[3D code data]
>> Start

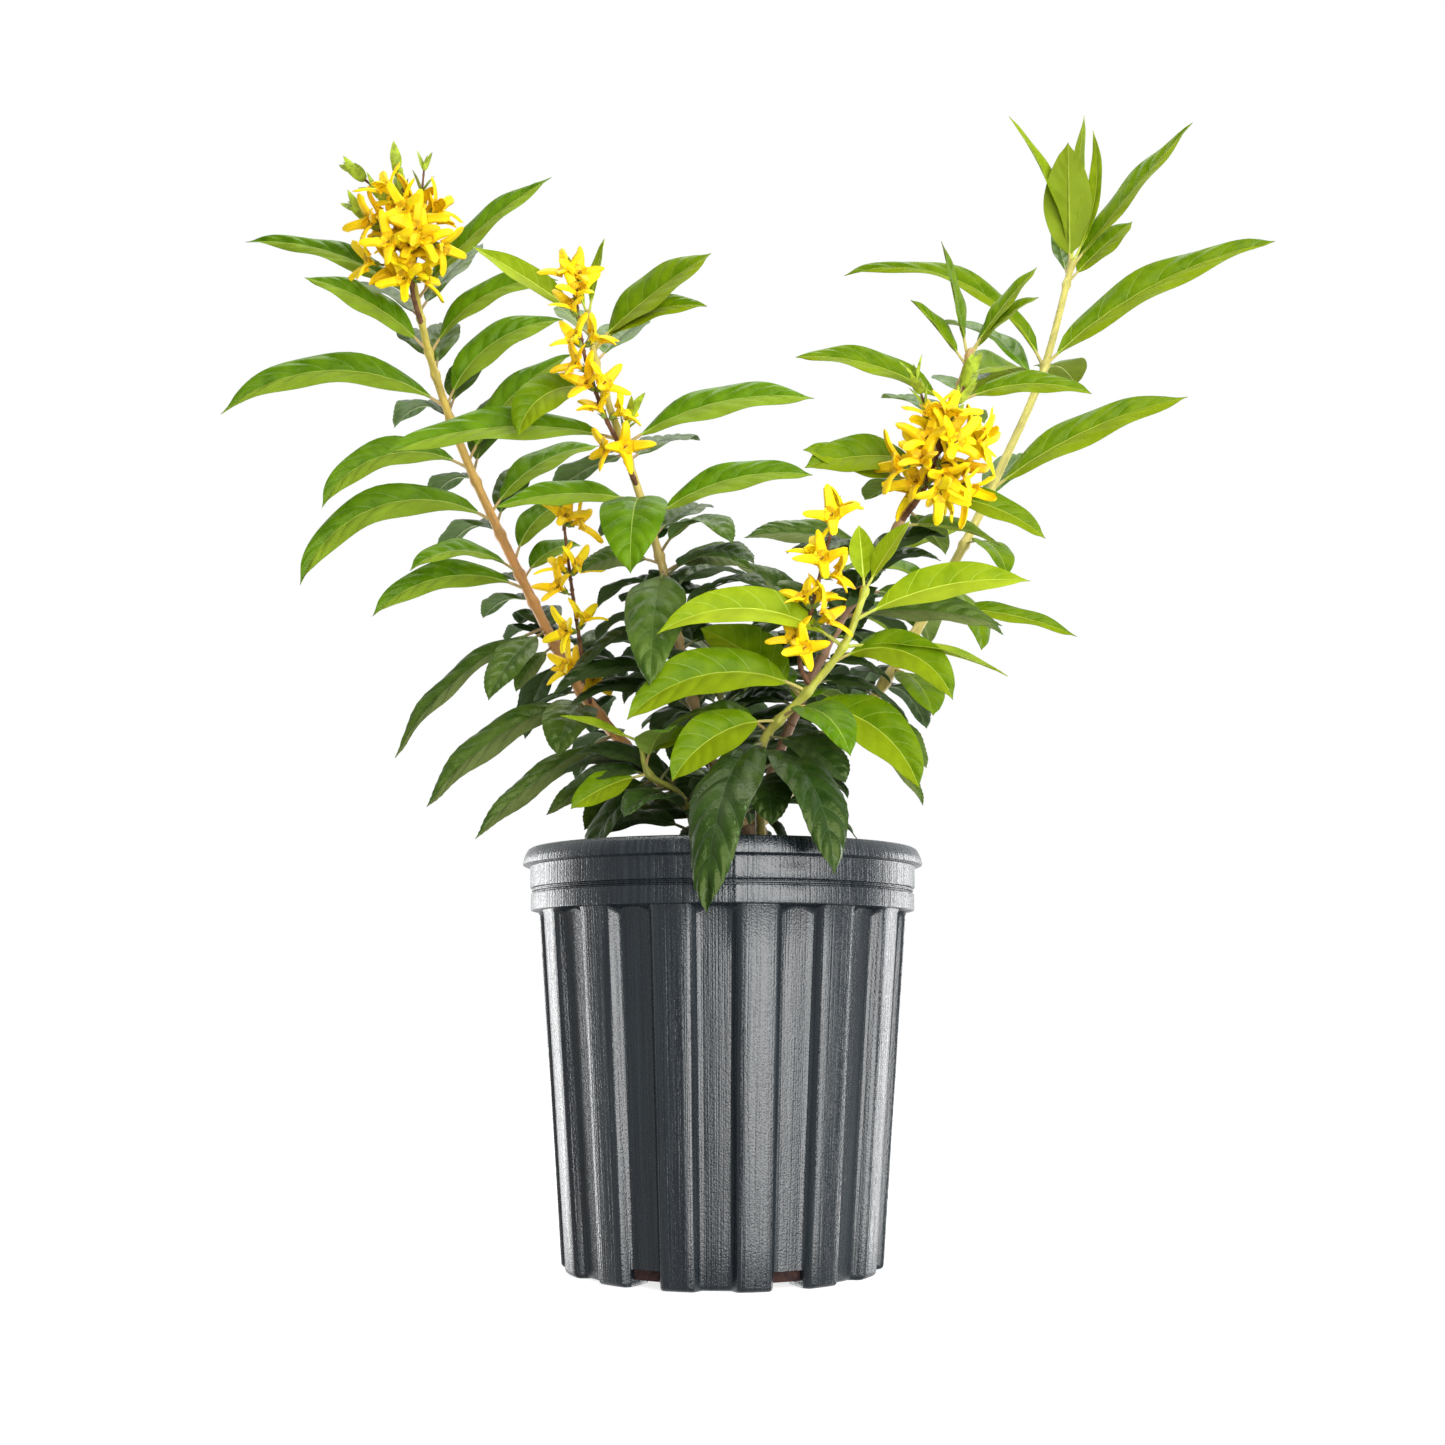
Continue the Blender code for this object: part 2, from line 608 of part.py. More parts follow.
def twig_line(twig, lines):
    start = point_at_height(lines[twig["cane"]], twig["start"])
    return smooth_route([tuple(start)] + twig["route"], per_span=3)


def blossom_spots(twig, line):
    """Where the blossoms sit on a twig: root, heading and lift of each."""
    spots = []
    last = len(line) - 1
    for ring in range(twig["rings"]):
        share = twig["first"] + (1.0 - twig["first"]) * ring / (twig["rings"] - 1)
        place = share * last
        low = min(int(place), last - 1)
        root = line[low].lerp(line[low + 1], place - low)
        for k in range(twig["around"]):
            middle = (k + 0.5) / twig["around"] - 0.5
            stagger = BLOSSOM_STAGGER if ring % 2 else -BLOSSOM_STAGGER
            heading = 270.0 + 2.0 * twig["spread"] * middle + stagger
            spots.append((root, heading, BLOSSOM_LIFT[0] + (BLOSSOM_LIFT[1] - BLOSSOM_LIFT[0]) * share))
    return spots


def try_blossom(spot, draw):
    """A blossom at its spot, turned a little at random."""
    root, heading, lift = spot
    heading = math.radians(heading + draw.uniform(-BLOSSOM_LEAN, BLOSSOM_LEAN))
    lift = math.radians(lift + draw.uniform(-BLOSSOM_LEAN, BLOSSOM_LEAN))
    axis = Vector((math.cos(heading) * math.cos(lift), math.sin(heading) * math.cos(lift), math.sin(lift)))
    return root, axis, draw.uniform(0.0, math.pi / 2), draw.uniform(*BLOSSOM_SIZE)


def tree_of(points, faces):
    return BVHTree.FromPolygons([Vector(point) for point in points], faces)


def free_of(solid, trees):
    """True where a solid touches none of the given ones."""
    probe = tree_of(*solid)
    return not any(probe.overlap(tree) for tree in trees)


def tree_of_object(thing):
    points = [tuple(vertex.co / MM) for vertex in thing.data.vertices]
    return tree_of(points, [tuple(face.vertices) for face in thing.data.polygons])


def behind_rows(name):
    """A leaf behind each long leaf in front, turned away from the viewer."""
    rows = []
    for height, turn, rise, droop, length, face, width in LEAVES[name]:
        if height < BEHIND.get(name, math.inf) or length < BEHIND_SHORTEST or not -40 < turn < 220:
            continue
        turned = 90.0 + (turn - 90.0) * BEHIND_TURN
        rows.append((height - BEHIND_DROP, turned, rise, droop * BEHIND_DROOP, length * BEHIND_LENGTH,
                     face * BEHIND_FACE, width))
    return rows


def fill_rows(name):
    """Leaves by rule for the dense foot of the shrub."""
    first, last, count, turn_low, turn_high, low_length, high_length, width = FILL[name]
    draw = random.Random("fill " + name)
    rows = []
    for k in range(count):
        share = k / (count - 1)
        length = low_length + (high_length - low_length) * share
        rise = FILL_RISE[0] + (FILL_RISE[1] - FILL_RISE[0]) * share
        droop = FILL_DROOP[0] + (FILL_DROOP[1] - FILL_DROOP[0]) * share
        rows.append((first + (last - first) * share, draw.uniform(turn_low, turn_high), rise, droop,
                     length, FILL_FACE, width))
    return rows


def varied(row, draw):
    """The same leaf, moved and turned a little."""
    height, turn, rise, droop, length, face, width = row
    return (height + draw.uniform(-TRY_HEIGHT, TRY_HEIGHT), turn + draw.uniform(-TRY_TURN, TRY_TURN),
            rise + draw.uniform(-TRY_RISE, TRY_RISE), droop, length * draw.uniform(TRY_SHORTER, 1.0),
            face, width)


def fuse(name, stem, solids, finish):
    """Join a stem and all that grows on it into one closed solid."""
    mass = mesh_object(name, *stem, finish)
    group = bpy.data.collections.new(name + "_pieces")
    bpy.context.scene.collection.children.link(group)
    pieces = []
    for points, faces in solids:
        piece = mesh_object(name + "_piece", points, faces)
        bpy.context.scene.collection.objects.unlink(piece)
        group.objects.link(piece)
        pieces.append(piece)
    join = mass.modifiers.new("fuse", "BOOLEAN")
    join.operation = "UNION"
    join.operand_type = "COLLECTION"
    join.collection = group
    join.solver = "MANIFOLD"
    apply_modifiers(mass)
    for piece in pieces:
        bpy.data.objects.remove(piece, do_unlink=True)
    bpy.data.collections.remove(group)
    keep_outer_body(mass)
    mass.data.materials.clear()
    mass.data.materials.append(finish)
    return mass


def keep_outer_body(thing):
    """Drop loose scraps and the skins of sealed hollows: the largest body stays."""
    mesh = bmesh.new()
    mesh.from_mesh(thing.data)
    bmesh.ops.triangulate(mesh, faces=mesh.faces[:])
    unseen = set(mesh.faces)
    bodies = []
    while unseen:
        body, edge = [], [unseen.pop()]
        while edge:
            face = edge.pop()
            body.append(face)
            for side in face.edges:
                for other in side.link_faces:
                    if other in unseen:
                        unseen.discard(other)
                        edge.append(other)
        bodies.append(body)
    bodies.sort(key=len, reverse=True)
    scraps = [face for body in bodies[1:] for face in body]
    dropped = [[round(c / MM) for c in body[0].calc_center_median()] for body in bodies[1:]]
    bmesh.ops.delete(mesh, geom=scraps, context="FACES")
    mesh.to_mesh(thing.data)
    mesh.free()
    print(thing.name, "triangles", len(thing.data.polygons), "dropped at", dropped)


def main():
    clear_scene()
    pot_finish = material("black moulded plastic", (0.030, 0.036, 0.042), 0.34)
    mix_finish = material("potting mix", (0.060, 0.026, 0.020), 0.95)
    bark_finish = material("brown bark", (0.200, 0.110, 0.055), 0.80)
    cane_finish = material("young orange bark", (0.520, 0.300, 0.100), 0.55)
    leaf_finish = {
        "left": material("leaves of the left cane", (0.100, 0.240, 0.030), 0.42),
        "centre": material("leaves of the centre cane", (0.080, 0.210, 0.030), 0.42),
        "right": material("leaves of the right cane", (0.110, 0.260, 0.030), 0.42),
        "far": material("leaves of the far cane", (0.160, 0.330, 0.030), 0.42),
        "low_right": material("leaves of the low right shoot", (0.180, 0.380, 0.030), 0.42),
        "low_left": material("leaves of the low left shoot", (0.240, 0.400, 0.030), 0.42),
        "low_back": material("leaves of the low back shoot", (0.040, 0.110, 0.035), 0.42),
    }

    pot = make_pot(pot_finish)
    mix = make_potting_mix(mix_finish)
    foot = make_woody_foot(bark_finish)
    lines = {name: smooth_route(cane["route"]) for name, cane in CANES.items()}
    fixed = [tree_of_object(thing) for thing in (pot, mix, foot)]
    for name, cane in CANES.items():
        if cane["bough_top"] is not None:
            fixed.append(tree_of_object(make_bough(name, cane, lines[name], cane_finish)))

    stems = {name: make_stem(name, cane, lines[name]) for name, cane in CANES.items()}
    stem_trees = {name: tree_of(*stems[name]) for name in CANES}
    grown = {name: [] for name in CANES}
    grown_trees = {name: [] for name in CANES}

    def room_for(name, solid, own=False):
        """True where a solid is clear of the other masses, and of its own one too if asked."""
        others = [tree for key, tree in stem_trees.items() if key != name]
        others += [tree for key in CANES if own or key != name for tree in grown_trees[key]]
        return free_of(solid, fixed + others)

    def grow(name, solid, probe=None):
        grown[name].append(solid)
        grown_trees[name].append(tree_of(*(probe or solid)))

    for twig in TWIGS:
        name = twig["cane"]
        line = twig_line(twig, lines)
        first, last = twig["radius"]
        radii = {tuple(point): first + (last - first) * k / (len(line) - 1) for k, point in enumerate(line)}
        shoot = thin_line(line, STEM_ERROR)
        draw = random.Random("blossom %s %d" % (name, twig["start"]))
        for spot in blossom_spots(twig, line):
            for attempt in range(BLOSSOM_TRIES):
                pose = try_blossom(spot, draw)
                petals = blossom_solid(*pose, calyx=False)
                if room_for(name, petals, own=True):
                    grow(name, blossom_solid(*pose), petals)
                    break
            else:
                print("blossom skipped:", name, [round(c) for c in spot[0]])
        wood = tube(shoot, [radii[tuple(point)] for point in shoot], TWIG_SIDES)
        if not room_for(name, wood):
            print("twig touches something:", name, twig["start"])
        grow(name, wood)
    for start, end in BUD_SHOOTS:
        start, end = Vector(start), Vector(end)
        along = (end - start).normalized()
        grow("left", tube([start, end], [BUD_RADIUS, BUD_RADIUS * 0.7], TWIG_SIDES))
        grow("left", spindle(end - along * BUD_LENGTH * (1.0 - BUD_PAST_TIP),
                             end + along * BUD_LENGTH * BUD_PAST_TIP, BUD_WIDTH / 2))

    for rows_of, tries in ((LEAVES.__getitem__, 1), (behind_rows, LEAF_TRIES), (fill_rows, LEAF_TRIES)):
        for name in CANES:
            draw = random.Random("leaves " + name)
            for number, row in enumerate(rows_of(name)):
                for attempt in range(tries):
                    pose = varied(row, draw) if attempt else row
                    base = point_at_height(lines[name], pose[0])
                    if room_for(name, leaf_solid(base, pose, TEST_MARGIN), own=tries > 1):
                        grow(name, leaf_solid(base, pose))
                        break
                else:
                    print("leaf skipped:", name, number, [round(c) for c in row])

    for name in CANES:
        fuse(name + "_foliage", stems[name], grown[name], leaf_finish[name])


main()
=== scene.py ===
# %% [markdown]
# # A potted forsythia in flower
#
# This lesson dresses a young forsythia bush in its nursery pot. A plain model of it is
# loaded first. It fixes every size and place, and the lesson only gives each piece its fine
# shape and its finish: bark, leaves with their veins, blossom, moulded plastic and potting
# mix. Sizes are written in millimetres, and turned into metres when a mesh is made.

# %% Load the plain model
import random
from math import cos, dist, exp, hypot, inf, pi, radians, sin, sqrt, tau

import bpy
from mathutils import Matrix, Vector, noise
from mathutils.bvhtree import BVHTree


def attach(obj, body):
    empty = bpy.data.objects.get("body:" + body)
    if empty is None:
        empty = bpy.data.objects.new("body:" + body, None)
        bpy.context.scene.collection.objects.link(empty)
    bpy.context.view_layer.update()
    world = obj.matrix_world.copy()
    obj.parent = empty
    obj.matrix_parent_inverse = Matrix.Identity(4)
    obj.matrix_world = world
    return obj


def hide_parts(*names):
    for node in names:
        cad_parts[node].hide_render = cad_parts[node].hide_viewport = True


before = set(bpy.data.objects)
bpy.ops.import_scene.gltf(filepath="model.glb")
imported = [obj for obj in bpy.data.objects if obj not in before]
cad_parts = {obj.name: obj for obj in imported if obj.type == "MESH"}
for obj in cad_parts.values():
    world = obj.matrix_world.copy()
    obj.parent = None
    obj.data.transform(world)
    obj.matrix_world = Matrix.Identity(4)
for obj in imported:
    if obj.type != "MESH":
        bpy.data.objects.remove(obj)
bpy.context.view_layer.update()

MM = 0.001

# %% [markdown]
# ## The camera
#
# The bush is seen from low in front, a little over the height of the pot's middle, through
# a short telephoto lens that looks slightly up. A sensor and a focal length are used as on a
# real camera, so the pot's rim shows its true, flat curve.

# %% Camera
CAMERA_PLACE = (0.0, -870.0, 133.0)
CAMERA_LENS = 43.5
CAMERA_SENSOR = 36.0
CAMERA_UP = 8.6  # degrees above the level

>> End
>> Start

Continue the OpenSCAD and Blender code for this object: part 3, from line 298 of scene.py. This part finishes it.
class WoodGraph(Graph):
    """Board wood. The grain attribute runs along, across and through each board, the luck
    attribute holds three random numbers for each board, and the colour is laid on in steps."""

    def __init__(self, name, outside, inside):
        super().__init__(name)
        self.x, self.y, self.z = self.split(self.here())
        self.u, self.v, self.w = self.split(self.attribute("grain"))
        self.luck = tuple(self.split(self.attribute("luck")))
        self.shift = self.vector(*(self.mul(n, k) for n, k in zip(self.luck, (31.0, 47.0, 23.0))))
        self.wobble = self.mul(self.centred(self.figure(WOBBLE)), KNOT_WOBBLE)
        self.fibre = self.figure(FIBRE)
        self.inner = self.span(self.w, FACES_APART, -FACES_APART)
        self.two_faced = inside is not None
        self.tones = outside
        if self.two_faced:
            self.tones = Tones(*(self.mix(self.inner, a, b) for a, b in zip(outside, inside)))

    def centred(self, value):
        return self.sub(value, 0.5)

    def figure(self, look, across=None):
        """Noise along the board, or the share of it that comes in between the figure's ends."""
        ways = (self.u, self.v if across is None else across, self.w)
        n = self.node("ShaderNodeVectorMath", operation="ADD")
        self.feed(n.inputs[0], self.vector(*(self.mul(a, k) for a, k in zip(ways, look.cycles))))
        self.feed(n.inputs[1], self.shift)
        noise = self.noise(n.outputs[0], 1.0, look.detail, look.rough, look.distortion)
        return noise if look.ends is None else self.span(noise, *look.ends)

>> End
>> Start

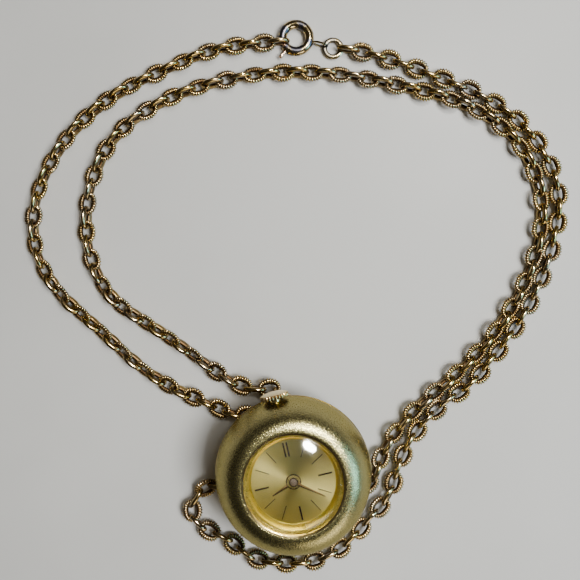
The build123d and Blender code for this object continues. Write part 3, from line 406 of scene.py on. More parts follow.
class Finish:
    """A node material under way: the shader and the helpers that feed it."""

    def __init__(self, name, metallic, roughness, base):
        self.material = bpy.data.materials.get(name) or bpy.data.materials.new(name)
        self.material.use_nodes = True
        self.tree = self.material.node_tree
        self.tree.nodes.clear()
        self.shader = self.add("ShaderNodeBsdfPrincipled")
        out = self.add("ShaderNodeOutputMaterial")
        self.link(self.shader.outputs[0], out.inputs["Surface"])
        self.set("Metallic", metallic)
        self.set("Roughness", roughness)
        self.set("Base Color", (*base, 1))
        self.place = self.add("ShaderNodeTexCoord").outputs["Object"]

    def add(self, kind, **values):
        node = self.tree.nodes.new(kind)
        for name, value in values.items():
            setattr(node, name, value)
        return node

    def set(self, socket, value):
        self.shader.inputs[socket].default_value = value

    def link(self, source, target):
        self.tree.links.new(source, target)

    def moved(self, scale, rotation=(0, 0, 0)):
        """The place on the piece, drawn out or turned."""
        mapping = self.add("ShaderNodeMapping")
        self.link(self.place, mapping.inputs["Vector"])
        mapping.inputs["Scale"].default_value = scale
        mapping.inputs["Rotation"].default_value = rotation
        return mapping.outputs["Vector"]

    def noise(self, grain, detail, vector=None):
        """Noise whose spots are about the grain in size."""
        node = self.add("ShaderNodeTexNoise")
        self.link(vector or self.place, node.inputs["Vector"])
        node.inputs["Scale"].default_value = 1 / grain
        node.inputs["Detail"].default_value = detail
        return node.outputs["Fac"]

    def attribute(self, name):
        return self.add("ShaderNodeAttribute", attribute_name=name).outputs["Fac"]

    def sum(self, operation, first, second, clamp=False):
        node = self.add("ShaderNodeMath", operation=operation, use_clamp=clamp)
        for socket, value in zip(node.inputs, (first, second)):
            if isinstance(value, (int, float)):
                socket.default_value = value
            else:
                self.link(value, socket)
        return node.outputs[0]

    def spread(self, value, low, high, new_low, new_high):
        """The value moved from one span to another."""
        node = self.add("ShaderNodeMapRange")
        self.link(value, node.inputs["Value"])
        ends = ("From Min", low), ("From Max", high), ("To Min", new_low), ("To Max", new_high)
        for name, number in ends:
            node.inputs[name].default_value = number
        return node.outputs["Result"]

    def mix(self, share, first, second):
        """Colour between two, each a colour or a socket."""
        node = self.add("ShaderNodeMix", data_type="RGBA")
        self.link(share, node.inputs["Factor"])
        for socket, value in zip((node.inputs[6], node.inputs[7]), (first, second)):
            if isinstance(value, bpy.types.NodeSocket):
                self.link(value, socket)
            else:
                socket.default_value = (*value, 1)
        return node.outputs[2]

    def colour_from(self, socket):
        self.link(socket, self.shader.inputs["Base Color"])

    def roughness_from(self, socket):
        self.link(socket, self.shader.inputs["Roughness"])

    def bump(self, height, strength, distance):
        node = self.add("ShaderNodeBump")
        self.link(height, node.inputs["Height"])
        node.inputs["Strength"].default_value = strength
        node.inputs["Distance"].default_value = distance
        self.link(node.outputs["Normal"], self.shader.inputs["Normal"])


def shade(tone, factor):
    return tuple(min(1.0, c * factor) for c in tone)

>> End

## [Task details]
Exactly reproduce the lines that run from the line bearing "Continue the Blender" through the line bearing "return smooth_route([tuple(start)] +", with both end lines included.

## [Output below]
Continue the Blender code for this object: part 2, from line 608 of part.py. More parts follow.
def twig_line(twig, lines):
    start = point_at_height(lines[twig["cane"]], twig["start"])
    return smooth_route([tuple(start)] + twig["route"], per_span=3)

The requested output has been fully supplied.